1
votes

ListFile processor is not detecting any changes to a previously processed file and reprocess it. FYI, I have tried the following options already for reprocessing and only the finally mentioned hack is working. This is in a single-node NiFi I am running in my development environment.

  • Update Scenario: ListFile processor is not detecting file content changes and trigger automatically post-update (i.e file updates using VIM editor)
  • Timestamp modification Scenario: Changing the file timestamp with touch -c command changes the file timestamp but this does not cause auto-trigger of the ListFile processor either.
  • Stop-start Scenario: Stop-start of the whole process group in NiFi after changing the file as mentioned above also does not cause triggering of ListFile processor.
  • Waiting Clause: Waiting for long enough after file change also does not help - just in case we assume it will auto-trigger after some delay.
  • HACK: The only way I am able to trigger the re-processing of the file by ListFile processor is by changing the wildcard expression for "File Filter" in ListFile processor in a harmless, idempotent manner, for example from .*test.*\.csv to test.*\.csv and vice versa later (i.e go back and forth like this for repeated reprocessing).

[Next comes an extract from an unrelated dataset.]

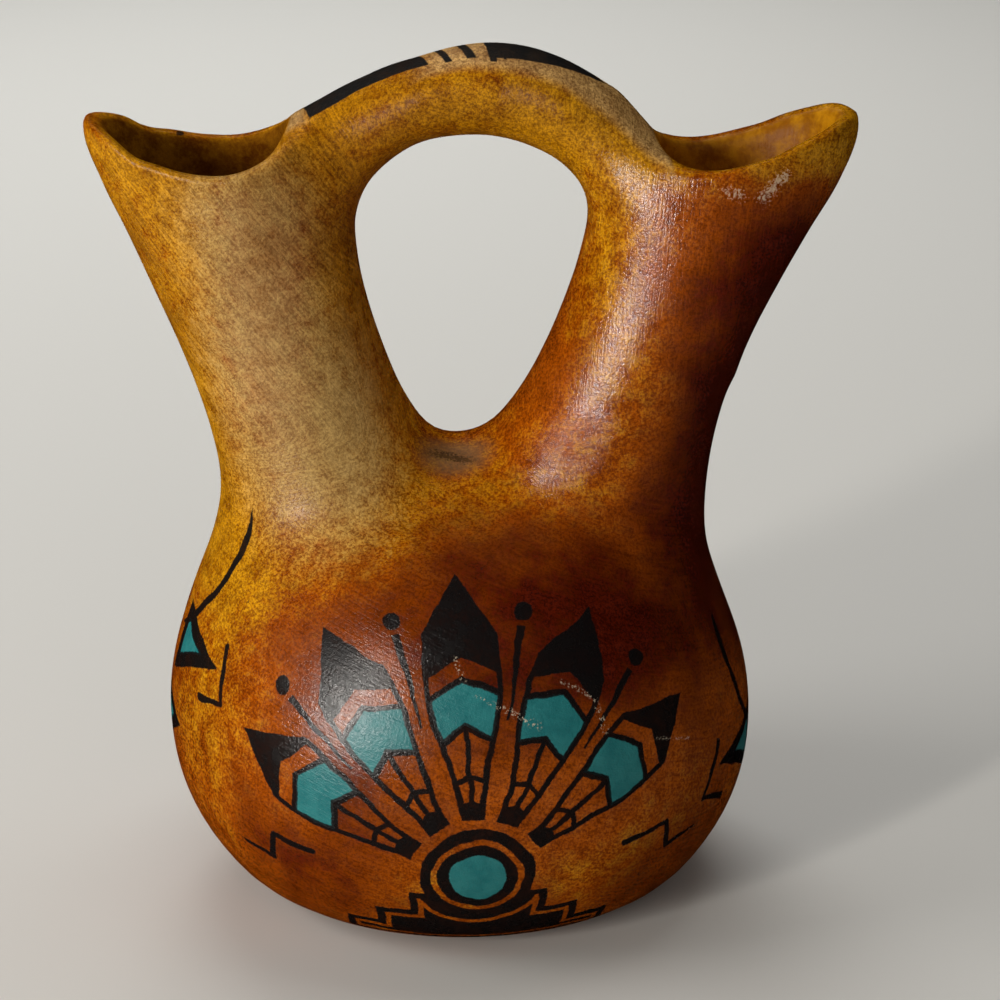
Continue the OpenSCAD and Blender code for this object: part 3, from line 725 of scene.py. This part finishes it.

Reprocessing of files with same old names and with modified data is a requirement for us. Please help!

And sometimes forced reprocessing of even an unmodified file could be required in case of unanticipated data issues upstream/downstream. Please help!

UPDATE

Still facing this sporadic behavior! Only restart of NiFi helps when the ListFile processor fails to respond to file change.

1
Try ensuring that the ListFile processor has this configuration: Minimum File Age=0 sec, Maximum File Age is empty, Minimum File Size=0B, Maximum File Size is empty. - Jagrut Sharma
Can you please show your ListFile configuration? And which version of NiFi are you using? - Sivaprasanna Sethuraman
What version of NiFi do you use? I have just checked this in 1.5.0 and it worked correctly. - mateharu
@JagrutSharma - The min/max properties are left to default which is matching what you have mentioned (Minimum File Age=0 sec, Maximum File Age is empty, Minimum File Size=0B, Maximum File Size is empty). - janeshs
Maybe something is messed up with timestamps maintained by the processor... Have you tried clearing its state? This option is disabled when ListFile is running. Stop the processor -> right click -> View state -> Clear state. All matching files should be picked up once the processor is started again regardless if those files were already processed or not. - mateharu

1 Answers

3
votes

Probably this is delayed answer. The old List processors like ListFiles/ListFtp/ListSftp etc. used only timestamp tracking strategy to identify the changed files. The processor used to cache last seen timestamp in its processor state and use it to list files with only greater timestamp. However, this approach was very buggy. Hence they had to come up with much better strategy which is called Entity Tracking. This approach gives broad range of monitoring on file changes. It keeps track of below parameters of each file in the specified directory.

  1. Name
  2. Size
  3. Last modified timestamp

Any change in file is reflected in these key parameters. Since they are cached, any difference is treated as change, thus changed files appear in the success connection.